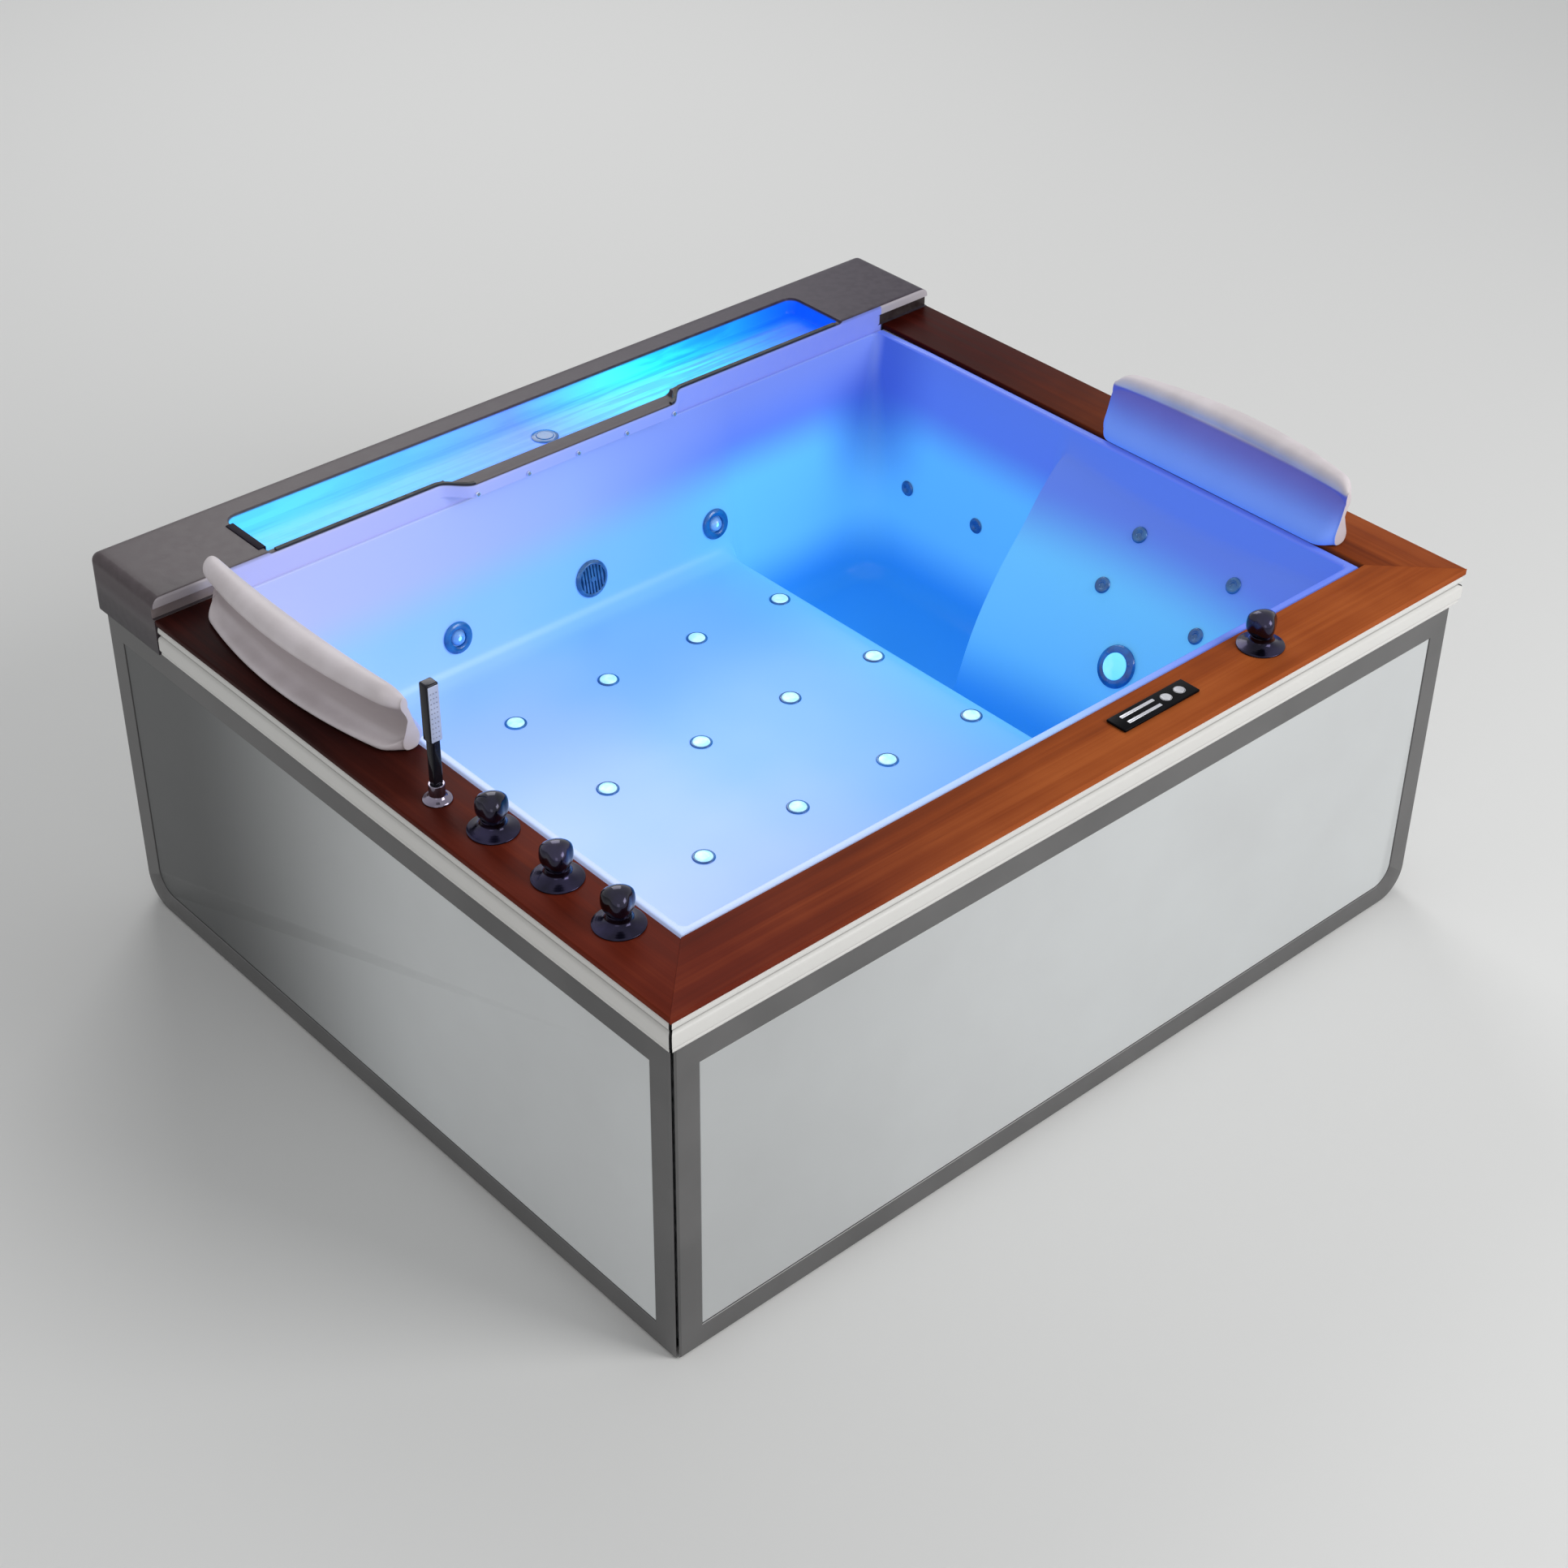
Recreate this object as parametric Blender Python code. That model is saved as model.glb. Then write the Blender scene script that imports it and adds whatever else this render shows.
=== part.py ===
"""Rectangular two-person jetted tub: a one-piece acrylic basin and a raised waterfall deck on a welded
steel cradle, hardwood deck boards, framed skirt panels, valves, jets, lights, pump and blower.
Metres, +Z up, X along the tub, the waterfall at +Y. The origin is on the floor under the middle."""

import math
from itertools import product

import bmesh
import bpy
from mathutils import Matrix, Vector
from mathutils.bvhtree import BVHTree

# Whole tub
LENGTH, WIDTH = 1.80, 1.55
DECK_TOP = 0.708
GAP = 0.0003
OVERRUN = 0.012
MERGE = 0.00001
FLAT_ANGLE = math.radians(0.2)

# Deck boards
WOOD_THICK, WOOD_WIDTH, WOOD_ROUND = 0.012, 0.125, 0.002

# Waterfall deck
FALL_DEPTH, FALL_RISE, FALL_WALL = 0.207, 0.039, 0.005
FALL_SKIRT, FALL_ROUND = 0.109, 0.016
TROUGH_END, TROUGH_BACK, TROUGH_DEPTH = 0.235, 0.058, 0.030
TROUGH_CORNER, DAM_THICK, DAM_DROP = 0.022, 0.014, 0.004
SPOUT_CENTRE, SPOUT_HALF, SPOUT_CURVE, SPOUT_REACH = -0.030, 0.255, 0.055, 0.040
SPOUT_DEEP, SPOUT_DROP = 0.024, 0.010
GROOVE_HIGH, GROOVE_DEEP, GROOVE_UP = 0.006, 0.0035, 0.024
FALL_SLOT_LONG, FALL_SLOT_HIGH, FALL_SLOT_DEEP = 0.080, 0.006, 0.010
STRIP_WIDE, STRIP_HIGH, STRIP_END = 0.008, 0.003, 0.014
NOZZLE_COUNT, NOZZLE_PITCH, NOZZLE_RADIUS, NOZZLE_OUT, NOZZLE_UP = 5, 0.114, 0.0045, 0.004, 0.0065
NOZZLE_BAR = 0.012
INLET_RADIUS, INLET_HIGH, INLET_FORWARD = 0.026, 0.004, 0.090
INLET_TAIL_RADIUS, INLET_TAIL = 0.014, 0.040

# Acrylic basin
SHELL_WALL = 0.005
LIP_FALL, LIP_BAND, LIP_LEDGE, LIP_ROUND = 0.0577, 0.036, 0.004, 0.003
BEAD_GROOVE, BEAD_WIDTH, BEAD_RISE, BEAD_ROUND = 0.003, 0.014, 0.008, 0.005
BEAD_FADE = 0.020
WALL_RUN, FILLET = 0.055, 0.046
CORNER_TOP, CORNER_LOW = 0.012, 0.090
PLATFORM_Z, FOOTWELL_Z = 0.380, 0.200
BACKREST_TOP, BACKREST_TOE, BACKREST_HOLLOW = 0.660, 0.180, 0.030
BACKREST_BLEND, FLANK_RUN, FLANK_FALL = 0.030, 0.050, 0.300

# Skirts
SKIRT_INSET, SKIRT_TUCK, SKIRT_CLEAR = 0.0098, 0.016, 0.003
BAND_TOP, BAND_FOOT, BAND_SIDE, BAND_THICK = 0.053, 0.045, 0.045, 0.014
BAND_BEVEL, BAND_JOINT, BAND_CORNER, BAND_LEDGE = 0.003, 0.006, 0.060, 0.008
PANEL_THICK, PANEL_SET = 0.006, 0.0015

# Steel cradle
TUBE, FLOOR_RAIL_Z = 0.030, 0.030
TOP_RAIL_FACE = 0.0003
FOOT_RADIUS, FOOT_PAD, FOOT_STEM, FOOT_SIDEWAYS = 0.021, 0.008, 0.006, 0.0075

# Valves and knobs
VALVE_INSET = 0.078
AIR_X, AIR_INSET = 0.442, 0.078
STEM_RADIUS, FLARE_RADIUS, FLARE_HIGH, NECK_RADIUS = 0.012, 0.041, 0.022, 0.019
VALVE_BODY_RADIUS, VALVE_BODY_LONG, SPINDLE_RADIUS, SPINDLE_UP = 0.018, 0.045, 0.005, 0.012
KNOB_RADIUS, KNOB_HIGH, KNOB_LOBE, KNOB_LOBES, KNOB_LIFT = 0.024, 0.043, 0.0035, 3, 0.0008

# Hand shower
SHOWER_INSET = 0.060
HOLDER_RADIUS, HOLDER_HIGH, HOLDER_SLEEVE, HOLDER_DEEP = 0.024, 0.030, 0.013, 0.030
BAR_WIDE, BAR_THICK, BAR_HEAD, BAR_GRIP = 0.030, 0.013, 0.105, 0.080
GRIP_WIDE, GRIP_THICK, BAR_STEM, BAR_ROUND = 0.019, 0.011, 0.0085, 0.002
BORE_PLAY = 0.0004
BAR_TURN = math.radians(-42)

# Control panel
PANEL_X, PANEL_INSET, PANEL_LONG, PANEL_WIDE = 0.172, 0.073, 0.178, 0.042
PLATE_HIGH, PLATE_SUNK, PLATE_ROUND = 0.005, 0.008, 0.0015
KEY_DEEP, KEY_PROUD, KEY_PLAY, KEY_TRAVEL = 0.004, 0.0012, 0.0005, 0.0010
BAR_KEY_LONG, BAR_KEY_WIDE, BAR_KEY_X, BAR_KEY_Y = 0.078, 0.0065, -0.030, 0.0085
ROUND_KEY_RADIUS, ROUND_KEY_X = 0.0085, (0.030, 0.062)

# Headrests
REST_TALL, REST_DEEP = 0.127, 0.108
REST_LIFT, REST_BACK = 0.0006, 0.015
REST_STATIONS, REST_END_SHARE, REST_TAPER_SHARE, REST_DROP_SHARE = 20, 0.12, 0.42, 0.07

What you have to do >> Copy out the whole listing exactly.

Reply to the task >>
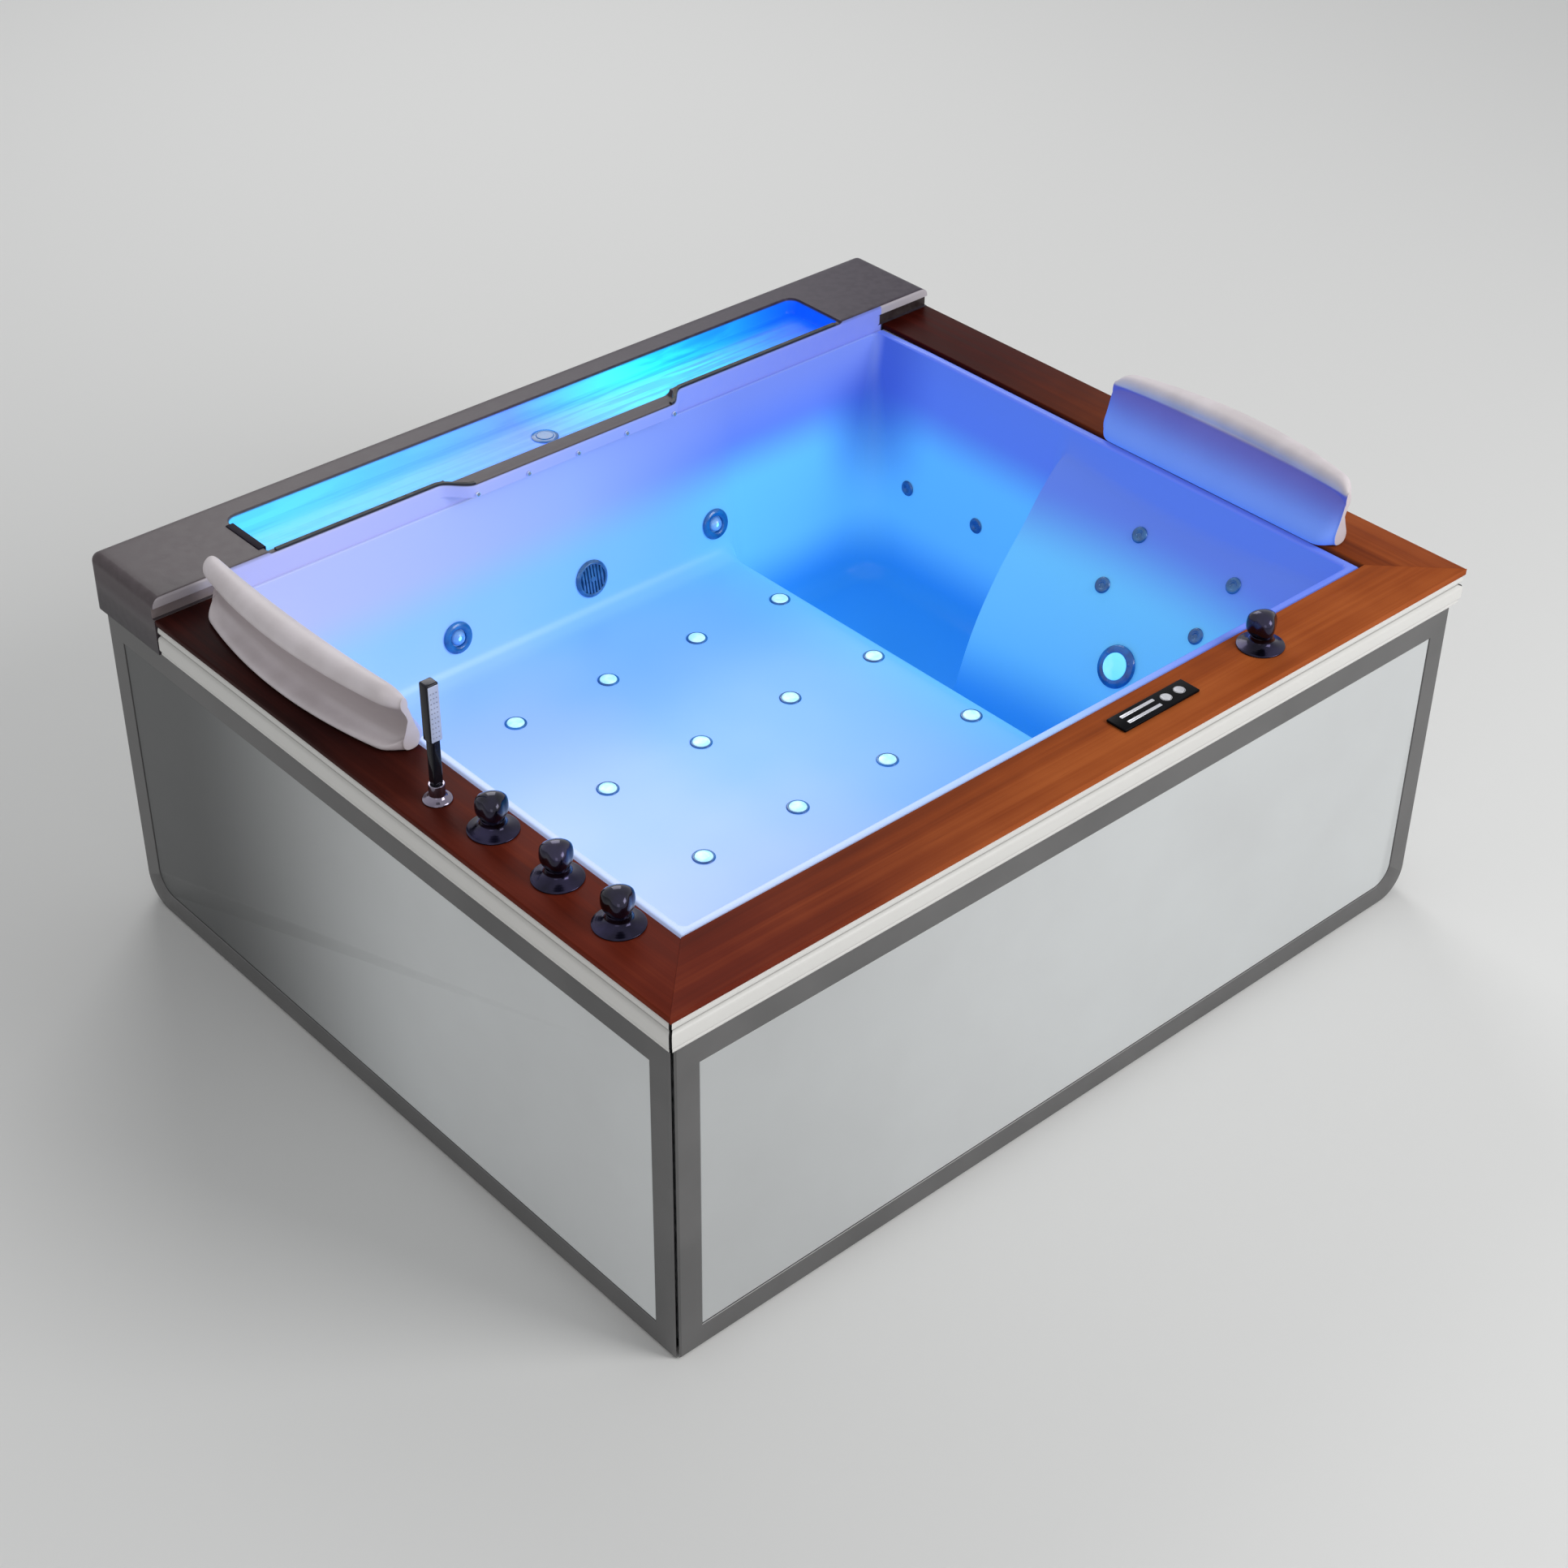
Recreate this object as parametric Blender Python code. That model is saved as model.glb. Then write the Blender scene script that imports it and adds whatever else this render shows.
=== part.py ===
"""Rectangular two-person jetted tub: a one-piece acrylic basin and a raised waterfall deck on a welded
steel cradle, hardwood deck boards, framed skirt panels, valves, jets, lights, pump and blower.
Metres, +Z up, X along the tub, the waterfall at +Y. The origin is on the floor under the middle."""

import math
from itertools import product

import bmesh
import bpy
from mathutils import Matrix, Vector
from mathutils.bvhtree import BVHTree

# Whole tub
LENGTH, WIDTH = 1.80, 1.55
DECK_TOP = 0.708
GAP = 0.0003
OVERRUN = 0.012
MERGE = 0.00001
FLAT_ANGLE = math.radians(0.2)

# Deck boards
WOOD_THICK, WOOD_WIDTH, WOOD_ROUND = 0.012, 0.125, 0.002

# Waterfall deck
FALL_DEPTH, FALL_RISE, FALL_WALL = 0.207, 0.039, 0.005
FALL_SKIRT, FALL_ROUND = 0.109, 0.016
TROUGH_END, TROUGH_BACK, TROUGH_DEPTH = 0.235, 0.058, 0.030
TROUGH_CORNER, DAM_THICK, DAM_DROP = 0.022, 0.014, 0.004
SPOUT_CENTRE, SPOUT_HALF, SPOUT_CURVE, SPOUT_REACH = -0.030, 0.255, 0.055, 0.040
SPOUT_DEEP, SPOUT_DROP = 0.024, 0.010
GROOVE_HIGH, GROOVE_DEEP, GROOVE_UP = 0.006, 0.0035, 0.024
FALL_SLOT_LONG, FALL_SLOT_HIGH, FALL_SLOT_DEEP = 0.080, 0.006, 0.010
STRIP_WIDE, STRIP_HIGH, STRIP_END = 0.008, 0.003, 0.014
NOZZLE_COUNT, NOZZLE_PITCH, NOZZLE_RADIUS, NOZZLE_OUT, NOZZLE_UP = 5, 0.114, 0.0045, 0.004, 0.0065
NOZZLE_BAR = 0.012
INLET_RADIUS, INLET_HIGH, INLET_FORWARD = 0.026, 0.004, 0.090
INLET_TAIL_RADIUS, INLET_TAIL = 0.014, 0.040

# Acrylic basin
SHELL_WALL = 0.005
LIP_FALL, LIP_BAND, LIP_LEDGE, LIP_ROUND = 0.0577, 0.036, 0.004, 0.003
BEAD_GROOVE, BEAD_WIDTH, BEAD_RISE, BEAD_ROUND = 0.003, 0.014, 0.008, 0.005
BEAD_FADE = 0.020
WALL_RUN, FILLET = 0.055, 0.046
CORNER_TOP, CORNER_LOW = 0.012, 0.090
PLATFORM_Z, FOOTWELL_Z = 0.380, 0.200
BACKREST_TOP, BACKREST_TOE, BACKREST_HOLLOW = 0.660, 0.180, 0.030
BACKREST_BLEND, FLANK_RUN, FLANK_FALL = 0.030, 0.050, 0.300

# Skirts
SKIRT_INSET, SKIRT_TUCK, SKIRT_CLEAR = 0.0098, 0.016, 0.003
BAND_TOP, BAND_FOOT, BAND_SIDE, BAND_THICK = 0.053, 0.045, 0.045, 0.014
BAND_BEVEL, BAND_JOINT, BAND_CORNER, BAND_LEDGE = 0.003, 0.006, 0.060, 0.008
PANEL_THICK, PANEL_SET = 0.006, 0.0015

# Steel cradle
TUBE, FLOOR_RAIL_Z = 0.030, 0.030
TOP_RAIL_FACE = 0.0003
FOOT_RADIUS, FOOT_PAD, FOOT_STEM, FOOT_SIDEWAYS = 0.021, 0.008, 0.006, 0.0075

# Valves and knobs
VALVE_INSET = 0.078
AIR_X, AIR_INSET = 0.442, 0.078
STEM_RADIUS, FLARE_RADIUS, FLARE_HIGH, NECK_RADIUS = 0.012, 0.041, 0.022, 0.019
VALVE_BODY_RADIUS, VALVE_BODY_LONG, SPINDLE_RADIUS, SPINDLE_UP = 0.018, 0.045, 0.005, 0.012
KNOB_RADIUS, KNOB_HIGH, KNOB_LOBE, KNOB_LOBES, KNOB_LIFT = 0.024, 0.043, 0.0035, 3, 0.0008

# Hand shower
SHOWER_INSET = 0.060
HOLDER_RADIUS, HOLDER_HIGH, HOLDER_SLEEVE, HOLDER_DEEP = 0.024, 0.030, 0.013, 0.030
BAR_WIDE, BAR_THICK, BAR_HEAD, BAR_GRIP = 0.030, 0.013, 0.105, 0.080
GRIP_WIDE, GRIP_THICK, BAR_STEM, BAR_ROUND = 0.019, 0.011, 0.0085, 0.002
BORE_PLAY = 0.0004
BAR_TURN = math.radians(-42)

# Control panel
PANEL_X, PANEL_INSET, PANEL_LONG, PANEL_WIDE = 0.172, 0.073, 0.178, 0.042
PLATE_HIGH, PLATE_SUNK, PLATE_ROUND = 0.005, 0.008, 0.0015
KEY_DEEP, KEY_PROUD, KEY_PLAY, KEY_TRAVEL = 0.004, 0.0012, 0.0005, 0.0010
BAR_KEY_LONG, BAR_KEY_WIDE, BAR_KEY_X, BAR_KEY_Y = 0.078, 0.0065, -0.030, 0.0085
ROUND_KEY_RADIUS, ROUND_KEY_X = 0.0085, (0.030, 0.062)

# Headrests
REST_TALL, REST_DEEP = 0.127, 0.108
REST_LIFT, REST_BACK = 0.0006, 0.015
REST_STATIONS, REST_END_SHARE, REST_TAPER_SHARE, REST_DROP_SHARE = 20, 0.12, 0.42, 0.07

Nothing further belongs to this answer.